If some or all of the requested personal data also reveals information that relates to and identifies another individual, particular care needs to be taken when responding to the data subject. A company must have a legal basis for disclosing third-party data to the requesting data subject, and for the most part, that basis will be consent (if consent can be sought). To disclose such information without consent from the third party, an assessment will need to be carried out by the company, considering for example, the type of information that would be disclosed and the duty of confidentiality owed to the third party.

Consideration should also be given as to how reasonable it would be for a company to redact the third-party personal data before sharing information with the requesting data subject. A company can also provide data in an extracted format. For example, if a document contains a lot of information that is not the data subject’s personal data, an extract containing the personal data can be produced, rather than the document itself.

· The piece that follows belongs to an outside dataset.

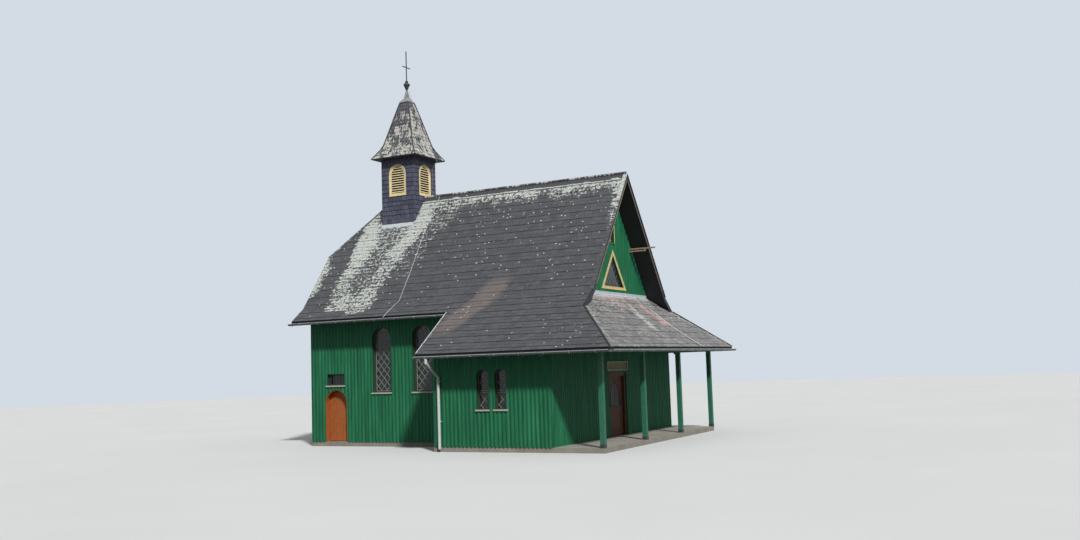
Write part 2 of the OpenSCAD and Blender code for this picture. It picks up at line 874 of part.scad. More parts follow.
module small_window() {
    translate([0, frame_back, 0]) arched_frame(small_w, small_h, frame_w * 0.8);
    sill(small_w, frame_back + frame_d);
}

module tall_windows() {
    color(dark_metal) both_sides() mirror([0, 1, 0])
        for (x = tall_places) translate([x, -hy, tall_z]) tall_window();
}

module aisle_windows() {
    color(dark_metal) both_sides() mirror([0, 1, 0])
        for (x = small_places) translate([x, -aisle_y, small_z]) small_window();
}

module barred_window() {
    w = barred_w - 2 * seat;
    h = barred_h - seat;
    color(dark_metal) translate([side_cx, -hy, barred_z]) {
        translate([0, frame_back, 0]) along_y(0, frame_d) difference() {
            translate([-w / 2, 0]) square([w, h]);
            translate([-w / 2 + frame_w, frame_w]) square([w - 2 * frame_w, h - 2 * frame_w]);
        }
        sill(barred_w, frame_back + frame_d);
    }
}

// The triangular window's frame, and the frame and slats of the vent above it.
module gable_window() {
    in_half = gable_win_half - seat - gable_frame * (1 + 1 / main_pitch * sqrt(1 + main_pitch * main_pitch));
    color(yellow) {
        translate([0, 0, gable_win_z]) along_x(hx - frame_d, hx + gable_out) difference() {
            translate([0, seat / 2]) gable_triangle(gable_win_half - 2 * seat);
            translate([0, gable_frame]) gable_triangle(in_half);
        }
        translate([0, 0, vent_z]) difference() {
            block([hx - frame_d, -vent_w / 2 + seat, seat],
                [hx + gable_out, vent_w / 2 - seat, vent_h - seat]);
            block([hx - frame_d / 2, -vent_w / 2 + frame_w, frame_w],
                [hx + past, vent_w / 2 - frame_w, vent_h - frame_w]);
        }
    }
}

module window_panes() {
    y_glass = frame_back + frame_d;
    color(glass) {
        both_sides() mirror([0, 1, 0]) {
            for (x = tall_places) translate([x, -hy + y_glass, tall_z])
                along_y(0, glass_t) arch_outline(tall_w - 20, tall_h - 10);
            for (x = small_places) translate([x, -aisle_y + y_glass, small_z])
                along_y(0, glass_t) arch_outline(small_w - 20, small_h - 10);
        }
        translate([side_cx, -hy + y_glass, barred_z])
            block([10 - barred_w / 2, 0, 0], [barred_w / 2 - 10, glass_t, barred_h - 10]);
        translate([0, 0, gable_win_z + 10])
            along_x(hx - frame_d - glass_t, hx - frame_d) gable_triangle(gable_win_half - 30);
    }
}

// A louvre opening's outline at the turret's four faces, cut inwards from the face.
module four_faces() {
    for (a = [0:90:270]) translate([turret_x, 0, 0]) rotate([0, 0, a]) children();
}

module turret_walls() {
    in_h = turret_h - turret_t;
    color(slate) difference() {
        block([turret_x - turret_h, -turret_h, ridge_z - turret_h * main_pitch],
            [turret_x + turret_h, turret_h, turret_top_z]);
        block([turret_x - in_h, -in_h, 0], [turret_x + in_h, in_h, turret_top_z + past]);
        along_x(turret_x - turret_h - past, turret_x + turret_h + past) polygon([
            [0, ridge_z + seat], [turret_w, ridge_z + seat - turret_w * main_pitch],
            [turret_w, 0], [-turret_w, 0], [-turret_w, ridge_z + seat - turret_w * main_pitch]]);
        four_faces() translate([0, 0, louvre_z])
            along_y(-turret_h - past, -in_h + past) arch_outline(louvre_w, louvre_h);
    }
}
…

3. Be mindful of the deadline to respond

Following receipt of a DSAR, a company must reply to a data subject without undue delay and in any event within 1 month. This period can be extended by a further 2 months where necessary (considering the complexity and number of requests received from a data subject).

Additional information to narrow the DSAR can be sought from the data subject. Initial investigations may determine that a company processes a large quantity of information about the data subject. Additional information, for example whether there are particular email custodians to be searched or a specific time period, can help to make the exercise more proportionate. Note however, that one generally has no right to request a limitation of the DSAR.

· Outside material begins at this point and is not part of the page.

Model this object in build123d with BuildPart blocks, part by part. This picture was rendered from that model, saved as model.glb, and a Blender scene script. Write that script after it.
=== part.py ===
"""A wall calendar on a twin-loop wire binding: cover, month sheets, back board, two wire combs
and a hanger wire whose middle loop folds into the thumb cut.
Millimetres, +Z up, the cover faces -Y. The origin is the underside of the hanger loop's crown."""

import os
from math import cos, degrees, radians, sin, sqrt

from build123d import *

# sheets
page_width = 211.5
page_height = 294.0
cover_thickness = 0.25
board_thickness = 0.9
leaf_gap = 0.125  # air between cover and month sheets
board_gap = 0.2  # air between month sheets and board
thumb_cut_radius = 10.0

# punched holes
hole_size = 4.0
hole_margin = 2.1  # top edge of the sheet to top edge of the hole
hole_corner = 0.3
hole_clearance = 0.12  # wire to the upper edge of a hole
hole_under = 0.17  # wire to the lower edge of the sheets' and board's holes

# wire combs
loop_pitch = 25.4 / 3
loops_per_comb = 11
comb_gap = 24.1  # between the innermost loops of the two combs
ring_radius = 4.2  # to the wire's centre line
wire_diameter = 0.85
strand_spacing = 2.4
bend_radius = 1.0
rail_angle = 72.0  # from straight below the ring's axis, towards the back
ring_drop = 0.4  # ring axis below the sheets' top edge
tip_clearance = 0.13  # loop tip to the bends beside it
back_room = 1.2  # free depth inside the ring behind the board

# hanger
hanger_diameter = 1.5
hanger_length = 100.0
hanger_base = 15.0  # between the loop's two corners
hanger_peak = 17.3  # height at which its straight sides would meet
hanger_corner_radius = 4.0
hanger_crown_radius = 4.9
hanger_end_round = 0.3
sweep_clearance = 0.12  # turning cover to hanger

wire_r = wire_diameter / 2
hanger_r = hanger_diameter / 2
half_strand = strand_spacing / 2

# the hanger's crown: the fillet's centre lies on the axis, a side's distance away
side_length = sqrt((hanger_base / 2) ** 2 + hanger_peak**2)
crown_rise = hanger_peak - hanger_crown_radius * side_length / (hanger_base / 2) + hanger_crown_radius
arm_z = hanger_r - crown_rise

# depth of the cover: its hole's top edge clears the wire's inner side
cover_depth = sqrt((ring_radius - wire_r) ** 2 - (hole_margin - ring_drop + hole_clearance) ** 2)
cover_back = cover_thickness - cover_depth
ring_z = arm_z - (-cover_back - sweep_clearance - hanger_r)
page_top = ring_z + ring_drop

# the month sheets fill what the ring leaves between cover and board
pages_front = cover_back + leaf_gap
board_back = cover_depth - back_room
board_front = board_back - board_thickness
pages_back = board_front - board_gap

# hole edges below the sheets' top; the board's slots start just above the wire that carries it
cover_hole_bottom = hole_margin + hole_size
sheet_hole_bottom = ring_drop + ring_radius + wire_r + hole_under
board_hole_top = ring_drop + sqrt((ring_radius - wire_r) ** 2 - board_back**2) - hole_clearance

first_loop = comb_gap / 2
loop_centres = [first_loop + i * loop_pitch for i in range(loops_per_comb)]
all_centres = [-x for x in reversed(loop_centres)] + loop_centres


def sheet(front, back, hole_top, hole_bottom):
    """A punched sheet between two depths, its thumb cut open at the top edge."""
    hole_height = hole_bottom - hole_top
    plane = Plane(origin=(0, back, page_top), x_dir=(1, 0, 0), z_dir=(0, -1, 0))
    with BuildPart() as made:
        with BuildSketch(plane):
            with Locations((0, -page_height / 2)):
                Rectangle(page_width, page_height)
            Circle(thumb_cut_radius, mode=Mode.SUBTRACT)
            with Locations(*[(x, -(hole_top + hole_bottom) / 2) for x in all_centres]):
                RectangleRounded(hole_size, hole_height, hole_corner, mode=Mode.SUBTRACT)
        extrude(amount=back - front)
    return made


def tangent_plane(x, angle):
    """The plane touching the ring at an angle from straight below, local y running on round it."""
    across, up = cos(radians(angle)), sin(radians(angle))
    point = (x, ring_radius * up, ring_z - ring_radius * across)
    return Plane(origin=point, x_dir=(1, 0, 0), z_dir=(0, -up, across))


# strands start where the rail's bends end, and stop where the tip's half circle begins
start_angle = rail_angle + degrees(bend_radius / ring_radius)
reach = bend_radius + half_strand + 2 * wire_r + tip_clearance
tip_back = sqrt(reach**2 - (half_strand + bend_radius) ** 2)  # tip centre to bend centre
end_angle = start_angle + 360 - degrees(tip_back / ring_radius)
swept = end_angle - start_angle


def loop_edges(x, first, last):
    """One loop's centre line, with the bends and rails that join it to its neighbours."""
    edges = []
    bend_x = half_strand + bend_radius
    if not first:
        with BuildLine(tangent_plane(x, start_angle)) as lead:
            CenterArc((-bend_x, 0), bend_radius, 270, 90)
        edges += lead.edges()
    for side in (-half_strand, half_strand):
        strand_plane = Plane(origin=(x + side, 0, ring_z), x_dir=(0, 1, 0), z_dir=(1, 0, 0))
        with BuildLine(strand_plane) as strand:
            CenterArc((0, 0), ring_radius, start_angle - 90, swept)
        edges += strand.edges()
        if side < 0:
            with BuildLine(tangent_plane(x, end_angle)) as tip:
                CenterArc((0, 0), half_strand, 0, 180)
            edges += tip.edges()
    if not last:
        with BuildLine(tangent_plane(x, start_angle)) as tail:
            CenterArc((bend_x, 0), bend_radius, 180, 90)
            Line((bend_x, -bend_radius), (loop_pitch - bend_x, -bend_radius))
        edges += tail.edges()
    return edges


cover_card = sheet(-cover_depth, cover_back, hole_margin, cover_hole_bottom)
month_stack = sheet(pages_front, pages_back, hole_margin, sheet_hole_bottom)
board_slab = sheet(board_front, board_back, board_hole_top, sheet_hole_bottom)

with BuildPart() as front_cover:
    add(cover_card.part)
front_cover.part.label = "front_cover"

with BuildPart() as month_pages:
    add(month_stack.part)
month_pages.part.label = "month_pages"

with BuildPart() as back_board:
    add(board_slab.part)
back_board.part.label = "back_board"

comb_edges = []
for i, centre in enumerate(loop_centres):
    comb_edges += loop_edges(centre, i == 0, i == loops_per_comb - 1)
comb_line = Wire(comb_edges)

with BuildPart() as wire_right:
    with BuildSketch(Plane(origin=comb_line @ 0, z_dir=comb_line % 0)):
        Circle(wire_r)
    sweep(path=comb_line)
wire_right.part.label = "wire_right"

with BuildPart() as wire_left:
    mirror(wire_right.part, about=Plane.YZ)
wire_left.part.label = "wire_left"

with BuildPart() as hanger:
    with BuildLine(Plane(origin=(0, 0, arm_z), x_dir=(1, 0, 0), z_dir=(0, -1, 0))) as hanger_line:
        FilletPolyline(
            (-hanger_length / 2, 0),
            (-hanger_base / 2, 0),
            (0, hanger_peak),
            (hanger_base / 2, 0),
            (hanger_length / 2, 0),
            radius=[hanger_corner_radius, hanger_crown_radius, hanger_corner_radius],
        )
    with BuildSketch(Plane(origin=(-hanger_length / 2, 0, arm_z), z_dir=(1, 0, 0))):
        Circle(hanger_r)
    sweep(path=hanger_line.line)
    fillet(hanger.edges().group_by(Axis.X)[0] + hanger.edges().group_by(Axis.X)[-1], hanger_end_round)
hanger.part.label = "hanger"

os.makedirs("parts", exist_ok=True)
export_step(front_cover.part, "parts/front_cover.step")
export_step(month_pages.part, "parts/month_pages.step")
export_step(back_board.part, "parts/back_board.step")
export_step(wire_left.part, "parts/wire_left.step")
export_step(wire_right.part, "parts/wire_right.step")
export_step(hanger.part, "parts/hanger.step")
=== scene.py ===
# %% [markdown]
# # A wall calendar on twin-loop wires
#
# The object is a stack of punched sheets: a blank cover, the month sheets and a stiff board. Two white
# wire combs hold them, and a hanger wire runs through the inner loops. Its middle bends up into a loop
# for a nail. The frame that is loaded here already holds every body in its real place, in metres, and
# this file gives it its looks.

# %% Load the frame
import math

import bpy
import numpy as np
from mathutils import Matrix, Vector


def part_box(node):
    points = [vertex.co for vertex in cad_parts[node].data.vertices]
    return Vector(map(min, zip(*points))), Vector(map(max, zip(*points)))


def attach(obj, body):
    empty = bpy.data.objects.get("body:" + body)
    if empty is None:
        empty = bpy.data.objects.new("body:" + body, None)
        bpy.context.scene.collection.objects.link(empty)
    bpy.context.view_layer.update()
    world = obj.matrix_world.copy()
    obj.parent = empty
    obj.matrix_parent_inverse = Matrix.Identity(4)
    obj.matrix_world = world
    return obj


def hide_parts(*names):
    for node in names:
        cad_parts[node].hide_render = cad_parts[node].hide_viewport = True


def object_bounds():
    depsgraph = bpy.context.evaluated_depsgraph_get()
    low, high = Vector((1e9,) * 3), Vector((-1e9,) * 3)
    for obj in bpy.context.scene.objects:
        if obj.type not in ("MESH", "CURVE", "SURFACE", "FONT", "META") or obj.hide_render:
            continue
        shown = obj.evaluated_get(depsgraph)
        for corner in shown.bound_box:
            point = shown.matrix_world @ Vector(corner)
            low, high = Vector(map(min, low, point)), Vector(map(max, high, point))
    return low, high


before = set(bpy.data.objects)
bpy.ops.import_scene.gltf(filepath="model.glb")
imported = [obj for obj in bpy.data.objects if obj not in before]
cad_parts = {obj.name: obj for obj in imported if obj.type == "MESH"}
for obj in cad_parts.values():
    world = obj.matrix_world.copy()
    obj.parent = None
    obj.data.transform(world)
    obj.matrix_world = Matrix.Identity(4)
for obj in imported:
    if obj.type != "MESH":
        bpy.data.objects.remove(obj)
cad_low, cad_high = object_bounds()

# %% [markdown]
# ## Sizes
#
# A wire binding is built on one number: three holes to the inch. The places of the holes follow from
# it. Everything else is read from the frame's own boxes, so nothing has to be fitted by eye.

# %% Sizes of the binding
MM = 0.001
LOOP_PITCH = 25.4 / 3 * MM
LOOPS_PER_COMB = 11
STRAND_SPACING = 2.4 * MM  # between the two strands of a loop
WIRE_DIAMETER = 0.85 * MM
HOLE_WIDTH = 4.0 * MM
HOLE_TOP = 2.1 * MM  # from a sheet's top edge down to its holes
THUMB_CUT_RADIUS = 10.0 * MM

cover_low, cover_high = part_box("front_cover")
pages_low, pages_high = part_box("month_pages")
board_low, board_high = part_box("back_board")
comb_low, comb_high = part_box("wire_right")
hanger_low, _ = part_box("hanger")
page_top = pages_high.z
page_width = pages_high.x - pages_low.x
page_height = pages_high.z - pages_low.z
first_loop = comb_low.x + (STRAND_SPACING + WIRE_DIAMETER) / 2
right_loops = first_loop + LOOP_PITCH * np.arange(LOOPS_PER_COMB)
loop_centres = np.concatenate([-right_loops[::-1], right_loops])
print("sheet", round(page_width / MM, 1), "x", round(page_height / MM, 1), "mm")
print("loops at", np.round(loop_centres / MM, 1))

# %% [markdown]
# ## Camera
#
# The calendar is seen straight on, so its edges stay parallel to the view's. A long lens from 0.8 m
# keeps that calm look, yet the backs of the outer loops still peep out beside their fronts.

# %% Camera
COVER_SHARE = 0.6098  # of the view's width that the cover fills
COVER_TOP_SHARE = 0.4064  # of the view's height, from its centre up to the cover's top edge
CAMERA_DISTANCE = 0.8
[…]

If additional information is sought, this may, depending on local guidance from the competent supervisory authorities (in the EU) or the Information Commissioner (in the UK), pause the above-mentioned statutory timeline for responding to a data subject until any additional information or clarification is received.

4. Valid exemptions

A company can only refuse to comply with a DSAR if a valid statutory exemption applies. The purpose for which a data subject makes a DSAR does not affect its validity. Valid exemptions for DSARs include where requests:

  • are “manifestly unfounded or excessive”, which must be considered on a case-by-case basis considering the following non-exhaustive factors: (i) whether an individual has no real intention of exercising their rights; (ii) whether the request is malicious in its intent; (iii) whether multiple DSARs are systematically being sent (e.g., once a week to cause disruption); or (iv) whether the request is clearly or obviously unreasonable;
  • adversely affect the rights and freedoms of others;
  • would lead to the disclosure of information relating to other data subjects (and where no protections could be put in place to counterbalance this); or  
  • would lead to the disclosure of information to which a claim to legal professional privilege could be maintained in legal proceedings.

Additional exemptions might also apply as set out in applicable national law, for example Schedules 2 and 3 of the Data Protection Act 2018 in the UK or § 29 German Federal Data Protection Act (BDSG). Only if one of these exemptions apply will a company be able to refuse to comply with a DSAR. As such, in most cases, companies will be required to comply with DSARs, and it is therefore crucial that companies understand their legal obligations and the restrictions on what they can and cannot produce in response to a DSAR.

5. Precursor to litigation

DSARs received from data subjects indicate an intention to bring litigation against a company. DSARs allow documents and information to be obtained to assist a data subject in bringing a claim. For example, DSARs received from current or former employees in the context of disciplinary procedures are often used to look for evidence of what other employees or management have reported about the individual. Companies, therefore, need to be aware of this risk and ensure that appropriate care is taken by employees when committing information about individuals to writing, particularly if relationships with the individual have become strained.

It is important that employees receive training on how to respond to such requests and that they are informed immediately that they must not alter or delete any data responsive to a DSAR.

DSARs can be immensely challenging for companies to deal with. There are potentially significant consequences for failing to respond at all or appropriately. DSARs are costly and time consuming for legal and human resources teams to address. However, they cannot be ignored and by addressing them swiftly and in a structured manner, you will place your company in the best possible position to avoid future risks.

DISCLAIMER: Because of the generality of this update, the information provided herein may not be applicable in all situations and should not be acted upon without specific legal advice based on particular situations.